In 1868, the Army reopened Fort McKavett as a military post when hostilities between local Comanche Indians and the settlers increased after the Civil War. From 1868 to 1883, Fort McKavett served as a major supply depot providing food and provisions for most of the military campaigns, scientific and mapping explorations and other forts in West Texas.  

By 1875, hostilities in the area had been resolved, resulting in the mandatory relocation of Native Americans to reservations in Oklahoma, and Fort McKavett was finally abandoned by Company D of the 16th Infantry Regiment in 1883. Soon after the Army left, settlers began to move into the vacant buildings and the town of Fort McKavett was born, with the last residents moving out of the original buildings in 1973. 
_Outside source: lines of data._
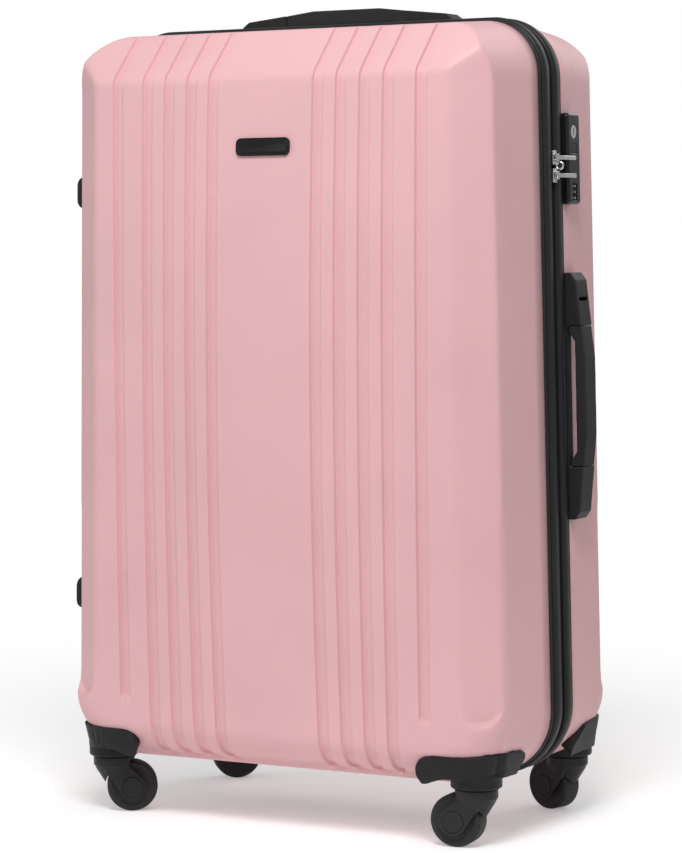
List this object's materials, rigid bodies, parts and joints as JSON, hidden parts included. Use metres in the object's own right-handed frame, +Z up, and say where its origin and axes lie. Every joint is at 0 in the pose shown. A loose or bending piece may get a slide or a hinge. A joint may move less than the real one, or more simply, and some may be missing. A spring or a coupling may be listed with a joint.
{
  "type": "hard shell suitcase on wheels",
  "caption": "Upright hard shell suitcase with a vertical-ribbed clamshell body, side-opening zip closure, combination lock, carry handles, telescopic trolley and swivelling casters.",
  "frame": {"origin": "on the floor under the middle of the bounding box, the case standing upright on its wheels", "axes": "+X to the right, towards the lock and side handle; +Y to the back; +Z up"},
  "size_m": [0.4949, 0.284, 0.7755],
  "materials": {
    "shell": "fine grain moulded ABS, satin",
    "black_plastic": "fine grain",
    "rubber": "matt",
    "tape": "woven tape",
    "lining": "woven polyester",
    "strap": "elastic webbing",
    "zip_metal": "polished",
    "steel": "zinc plated",
    "tube": "anodised",
    "wheel": "satin polyurethane",
    "lock_plastic": "gloss"
  },
  "bodies": {
    "rear_case": {"rear_shell": "shell", "rear_welt": "rubber", "rear_zip_tape": "tape", "fabric_hinge": "tape", "rear_lining": "lining", "packing_straps": "strap", "strap_buckle": "black_plastic", "rear_side_feet": "rubber", "rear_guard_right": "black_plastic", "rear_guard_left": "black_plastic", "rear_king_pins": "steel", "rear_guard_screws": "steel", "lock_body": "lock_plastic", "lock_spindle": "steel", "side_handle_base": "black_plastic", "top_handle_base": "black_plastic", "trolley_bezel": "black_plastic", "trolley_outer_tubes": "tube", "trolley_foot": "black_plastic"},
    "front_case": {"front_shell": "shell", "front_welt": "rubber", "front_zip_tape": "tape", "front_lining": "lining", "front_pocket": "lining", "name_plate": "black_plastic", "front_side_feet": "rubber", "front_guard_right": "black_plastic", "front_guard_left": "black_plastic", "front_king_pins": "steel", "front_guard_screws": "steel"},
    "slider_upper": {"zip_slider_upper": "zip_metal"},
    "pull_upper": {"zip_pull_upper": "zip_metal"},
    "slider_lower": {"zip_slider_lower": "zip_metal"},
    "pull_lower": {"zip_pull_lower": "zip_metal"},
    "dial_1": {"lock_dial_1": "lock_plastic"},
    "dial_2": {"lock_dial_2": "lock_plastic"},
    "dial_3": {"lock_dial_3": "lock_plastic"},
    "key": {"key_cylinder": "steel"},
    "button": {"lock_button": "lock_plastic"},
    "side_grip": {"side_handle_grip": "black_plastic"},
    "top_grip": {"top_handle_grip": "black_plastic"},
    "trolley_middle": {"trolley_middle_tubes": "tube"},
    "trolley_inner": {"trolley_inner_tubes": "tube", "trolley_grip": "black_plastic"},
    "trolley_release": {"trolley_button": "black_plastic"},
    "front_right_caster": {"front_right_fork": "black_plastic", "front_right_axle": "black_plastic"},
    "front_right_roller": {"front_right_wheel": "wheel"},
    "front_left_caster": {"front_left_fork": "black_plastic", "front_left_axle": "black_plastic"},
    "front_left_roller": {"front_left_wheel": "wheel"},
    "rear_right_caster": {"rear_right_fork": "black_plastic", "rear_right_axle": "black_plastic"},
    "rear_right_roller": {"rear_right_wheel": "wheel"},
    "rear_left_caster": {"rear_left_fork": "black_plastic", "rear_left_axle": "black_plastic"},
    "rear_left_roller": {"rear_left_wheel": "wheel"}
  },
  "joints": [
    {"name": "case_opening", "type": "hinge", "parent": "rear_case", "child": "front_case", "pos_m": [-0.25306, 0, 0.40575], "axis": [0, 0, -1], "range_deg": [0, 180]},
    {"name": "slider_upper_travel", "type": "slide", "parent": "rear_case", "child": "slider_upper", "axis": [-0.0189, 0, 0.9998], "range_m": [0, 0.05]},
    {"name": "slider_lower_travel", "type": "slide", "parent": "rear_case", "child": "slider_lower", "axis": [0.0189, 0, -0.9998], "range_m": [0, 0.08]},
    {"name": "pull_upper_swing", "type": "hinge", "parent": "slider_upper", "child": "pull_upper", "pos_m": [0.22896, 0, 0.62862], "axis": [0.0189, 0, -0.9998], "range_deg": [0, 160]},
    {"name": "pull_lower_swing", "type": "hinge", "parent": "slider_lower", "child": "pull_lower", "pos_m": [0.22927, 0, 0.61213], "axis": [0.0189, 0, -0.9998], "range_deg": [0, 160]},
    {"name": "dial_1_turn", "type": "hinge", "parent": "rear_case", "child": "dial_1", "pos_m": [0.22455, 0.03555, 0.60254], "axis": [-0.0189, 0, 0.9998], "continuous": true},
    {"name": "dial_2_turn", "type": "hinge", "parent": "rear_case", "child": "dial_2", "pos_m": [0.22466, 0.03555, 0.59704], "axis": [-0.0189, 0, 0.9998], "continuous": true},
    {"name": "dial_3_turn", "type": "hinge", "parent": "rear_case", "child": "dial_3", "pos_m": [0.22476, 0.03555, 0.59154], "axis": [-0.0189, 0, 0.9998], "continuous": true},
    {"name": "key_turn", "type": "hinge", "parent": "rear_case", "child": "key", "pos_m": [0.2219, 0.03555, 0.653], "axis": [0.9998, 0, 0.0189], "range_deg": [0, 90]},
    {"name": "lock_button_press", "type": "slide", "parent": "rear_case", "child": "button", "axis": [-0.9998, 0, -0.0189], "range_m": [0, 0.002], "stiffness_N_per_m": 300},
    {"name": "side_grip_lift", "type": "slide", "parent": "rear_case", "child": "side_grip", "axis": [0.9998, 0, 0.0189], "range_m": [0, 0.006], "stiffness_N_per_m": 900},
    {"name": "top_grip_lift", "type": "slide", "parent": "rear_case", "child": "top_grip", "axis": [0, 0, 1], "range_m": [0, 0.006], "stiffness_N_per_m": 900},
    {"name": "trolley_middle_slide", "type": "slide", "parent": "rear_case", "child": "trolley_middle", "axis": [0, 0, 1], "range_m": [0, 0.16]},
    {"name": "trolley_inner_slide", "type": "slide", "parent": "trolley_middle", "child": "trolley_inner", "axis": [0, 0, 1], "range_m": [0, 0.16]},
    {"name": "trolley_button_press", "type": "slide", "parent": "trolley_inner", "child": "trolley_release", "axis": [0, 0, -1], "range_m": [0, 0.0035], "stiffness_N_per_m": 400},
    {"name": "front_right_swivel", "type": "hinge", "parent": "front_case", "child": "front_right_caster", "pos_m": [0.19197, -0.0985, 0.0543], "axis": [0, 0, 1], "continuous": true},
    {"name": "front_right_roll", "type": "hinge", "parent": "front_right_caster", "child": "front_right_roller", "pos_m": [0.17457, -0.10033, 0.0245], "axis": [0.1045, -0.9945, 0], "continuous": true},
    {"name": "front_left_swivel", "type": "hinge", "parent": "front_case", "child": "front_left_caster", "pos_m": [-0.20303, -0.0985, 0.0543], "axis": [0, 0, 1], "continuous": true},
    {"name": "front_left_roll", "type": "hinge", "parent": "front_left_caster", "child": "front_left_roller", "pos_m": [-0.18852, -0.08871, 0.0245], "axis": [-0.5592, 0.829, 0], "continuous": true},
    {"name": "rear_right_swivel", "type": "hinge", "parent": "rear_case", "child": "rear_right_caster", "pos_m": [0.19197, 0.0985, 0.0543], "axis": [0, 0, 1], "continuous": true},
    {"name": "rear_right_roll", "type": "hinge", "parent": "rear_right_caster", "child": "rear_right_roller", "pos_m": [0.17524, 0.10362, 0.0245], "axis": [-0.2924, -0.9563, 0], "continuous": true},
    {"name": "rear_left_swivel", "type": "hinge", "parent": "rear_case", "child": "rear_left_caster", "pos_m": [-0.20303, 0.0985, 0.0543], "axis": [0, 0, 1], "continuous": true},
    {"name": "rear_left_roll", "type": "hinge", "parent": "rear_left_caster", "child": "rear_left_roller", "pos_m": [-0.18962, 0.10975, 0.0245], "axis": [-0.6428, 0.766, 0], "continuous": true}
  ]
}
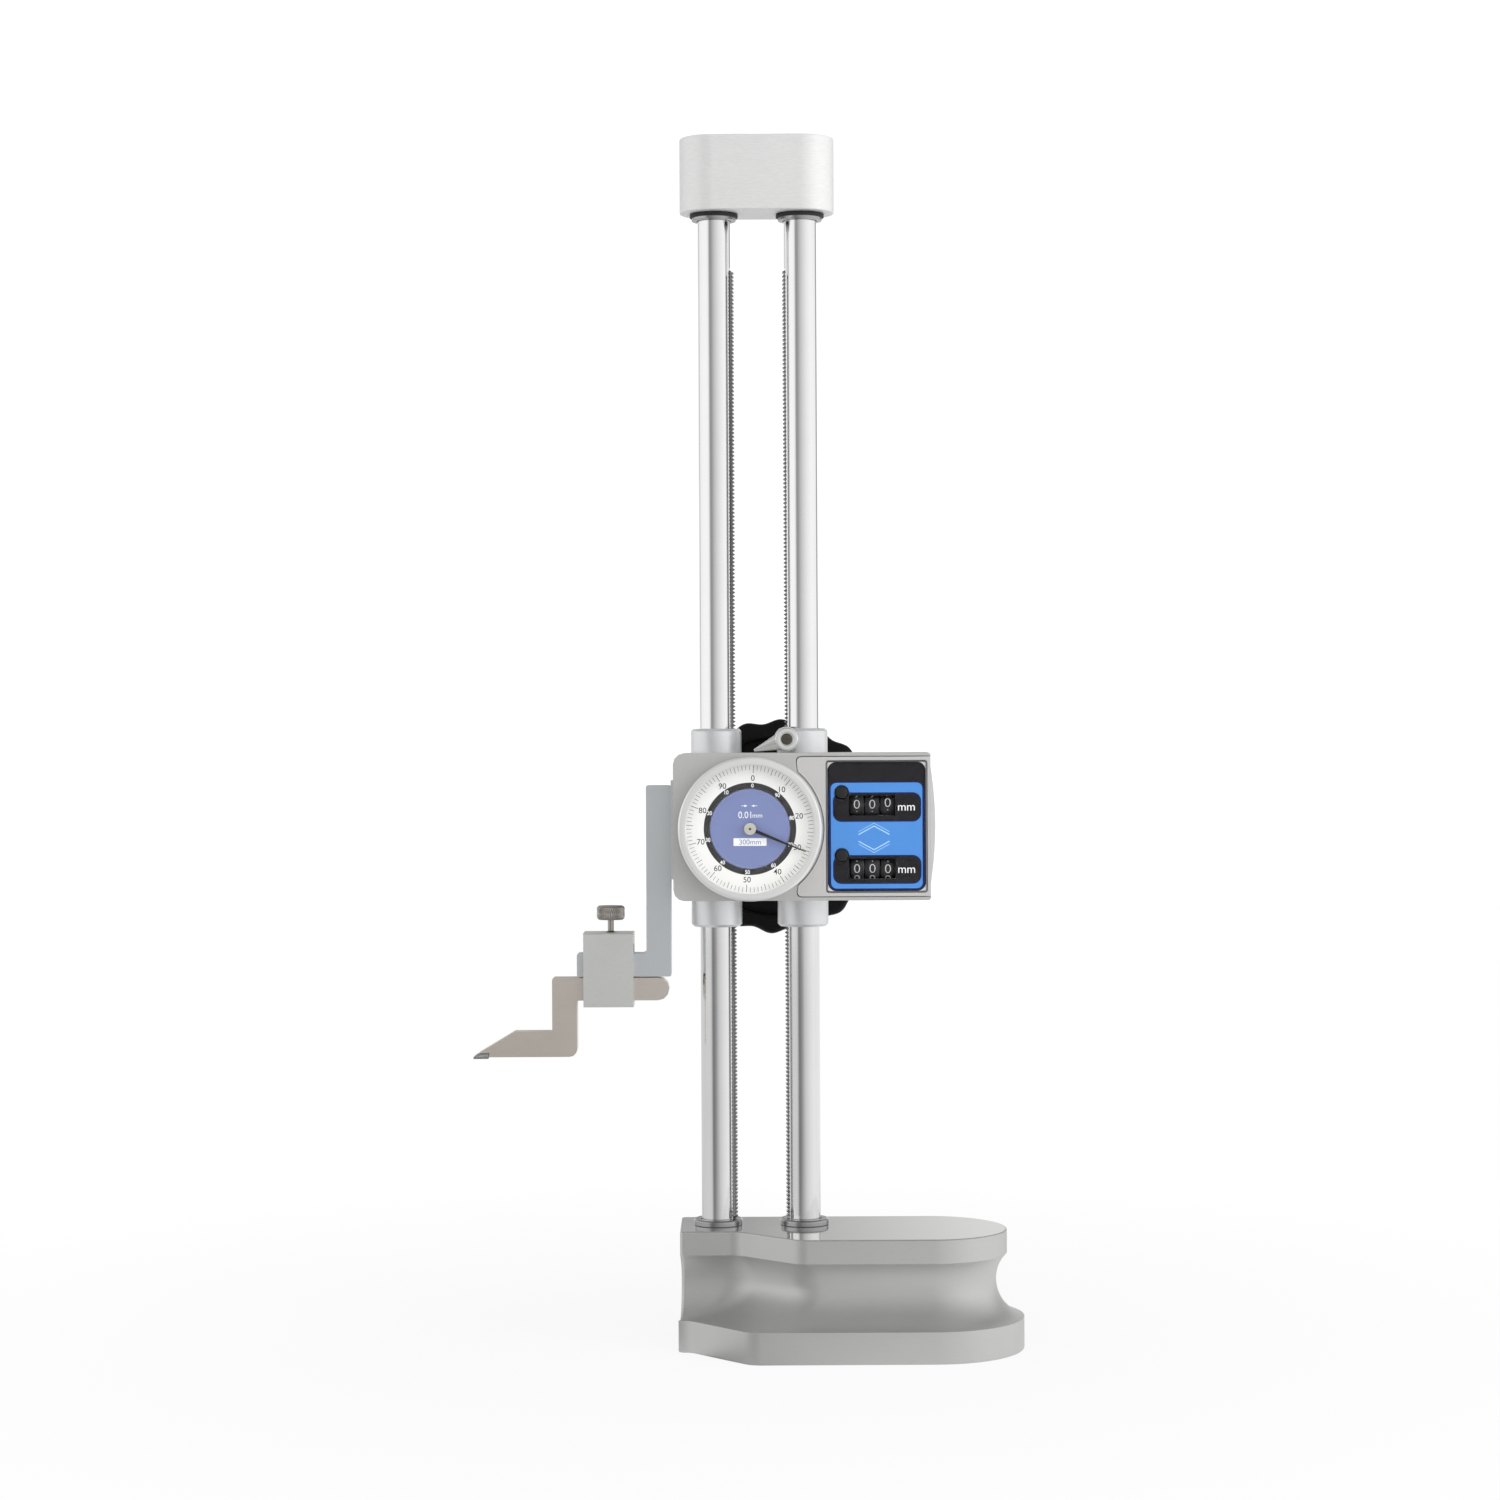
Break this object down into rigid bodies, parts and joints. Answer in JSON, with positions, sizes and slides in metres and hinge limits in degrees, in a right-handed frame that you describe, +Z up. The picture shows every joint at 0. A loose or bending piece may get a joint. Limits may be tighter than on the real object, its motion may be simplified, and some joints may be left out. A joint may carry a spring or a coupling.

Fort McKavett was designated a state historic site on May 17, 1968 to help preserve its important role in history for the enjoyment of present and future generations. 

Did You Know? 

  • Fort McKavett was home to soldiers from all four of the famous Buffalo Soldier regiments. Many of these African American soldiers used the educational and financial opportunities given to them by the Army to become successful businessmen after their service. 
  • Sgt. Emanuel Stance of the 9th Cavalry received the first Medal of Honor awarded to an African American soldier after the Civil War for his service at Fort McKavett. 
  • Women were employed by the Army at Fort McKavett as laundresses. It was common for a woman to do the laundry of 19 men for $1 per soldier a month, including housing and food. Although it was difficult work, these women made $19 or more a month while an Army private made $13. 
  • Under direction of the Fort McKavett surgeon, Army personnel at the fort became the first weathermen in the area by keeping records of temperatures and rainfall at the post. 
  • Fort McKavett’s structures are considered among the most well-preserved of the Texas frontier forts.